The FCC access reform order says that cellular intraMTA calls are now to be settled only using reciprocal compensation instead of access. But the order then went on to say that the reciprocal compensation rate for terminating cellular calls is now zero. So cellular companies now get free termination of their intraMTA calls at telcos and CLECs.

This sounds pretty straightforward until you think about the nature of cellular traffic. It is nearly impossible for a telco to know which cellular calls are intraMTA because you can’t tell by the phone numbers. Cellular phones can roam anywhere and further, there is number portability between landline telephone numbers and cellular numbers.

Take the example of where I live in southwest Florida.

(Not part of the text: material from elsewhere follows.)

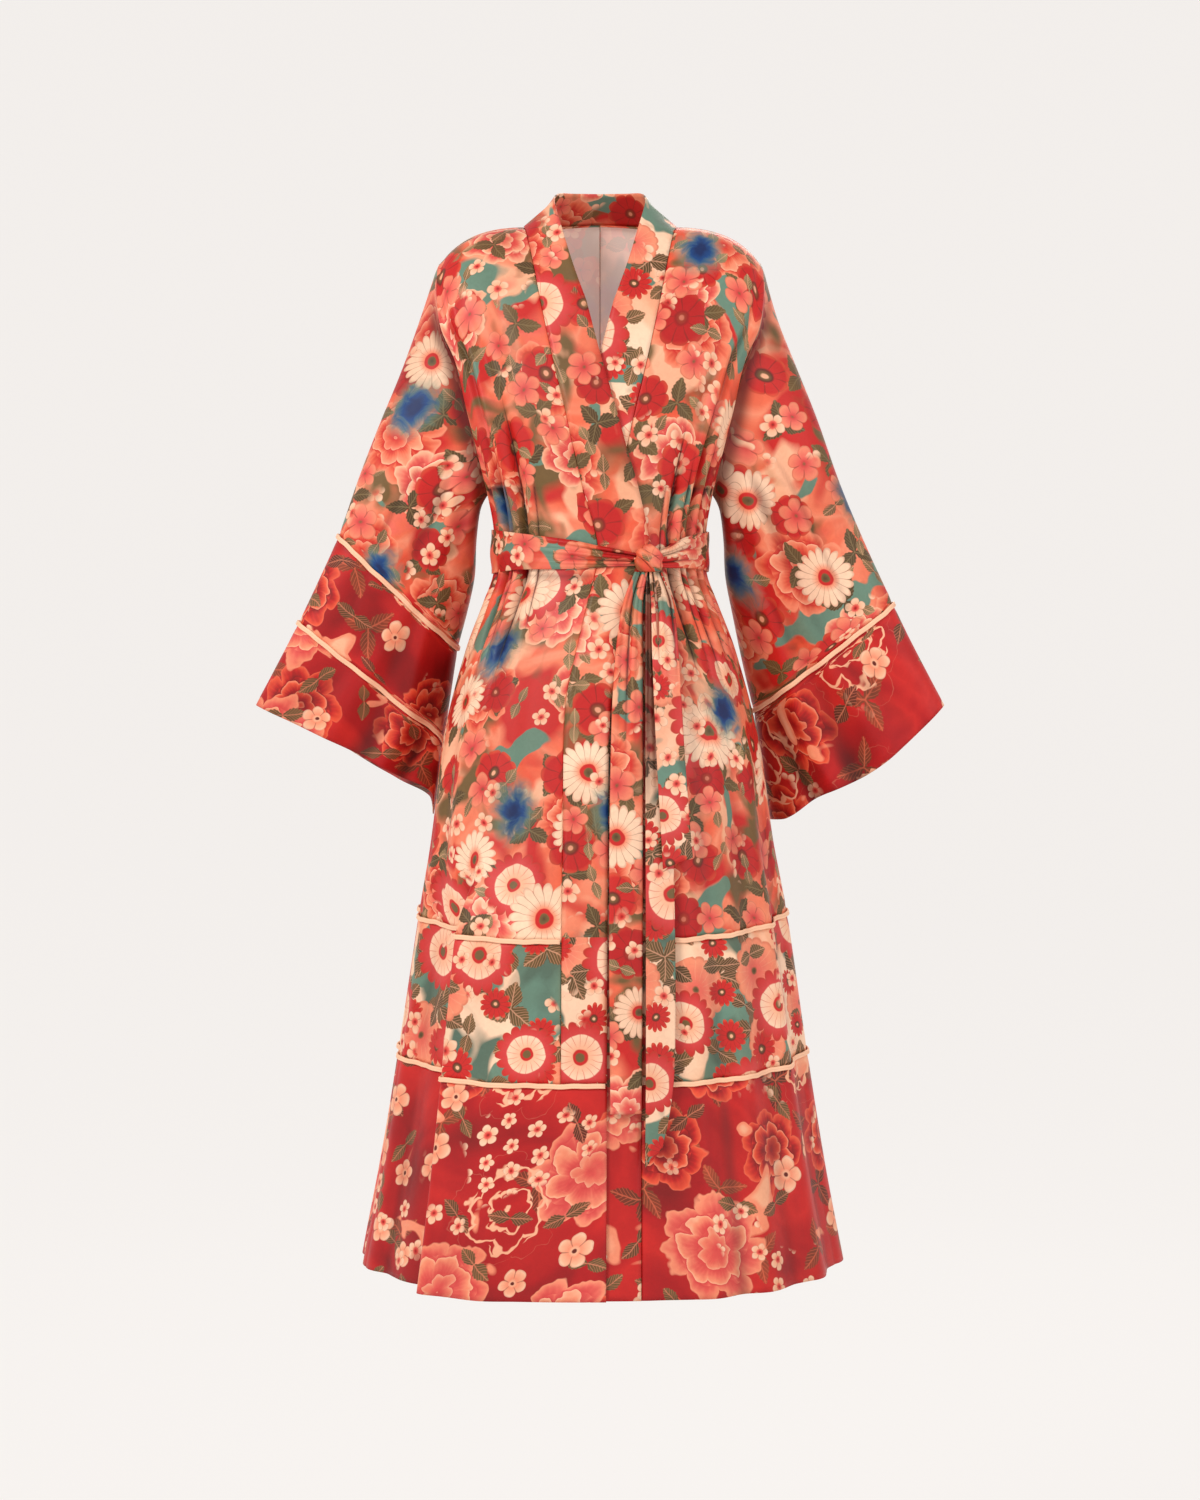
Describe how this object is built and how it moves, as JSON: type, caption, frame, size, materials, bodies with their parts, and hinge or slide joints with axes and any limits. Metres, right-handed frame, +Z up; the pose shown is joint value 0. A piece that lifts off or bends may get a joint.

In my town in the winter the population more than doubles and the area is flooded by cell phones that come from somewhere up north. When those people call a local business, those calls are going to be intraMTA, even though by looking at the two numbers one would think they are interstate.

If the cellular companies were honest about reporting the jurisdiction of these calls there would not be an issue. But the arbitrage comes in when the wireless companies hand these calls off to intermediate long distance companies who then try to claim that almost all of the calls they send should be terminated for free. That is a classic definition of an arbitrage situation and telcos are being asked to charge nothing to terminate any cellular calls. And they don’t have the facts to fight this. They can’t tell if a call from a New York number is intraMTA without knowing the cell site where the call was originated – which is something that is not included in the call detail record.

And so telcos and CLECs are losing a lot of legitimate access charges for cellular traffic because the carriers bringing them these calls are asking to terminating them for free and are disputing any charges. This is one area where there was not a lot of fights in the past, but the FCC has created a new arbitrage situation by not thinking through how difficult it is to know the jurisdiction of cellular traffic.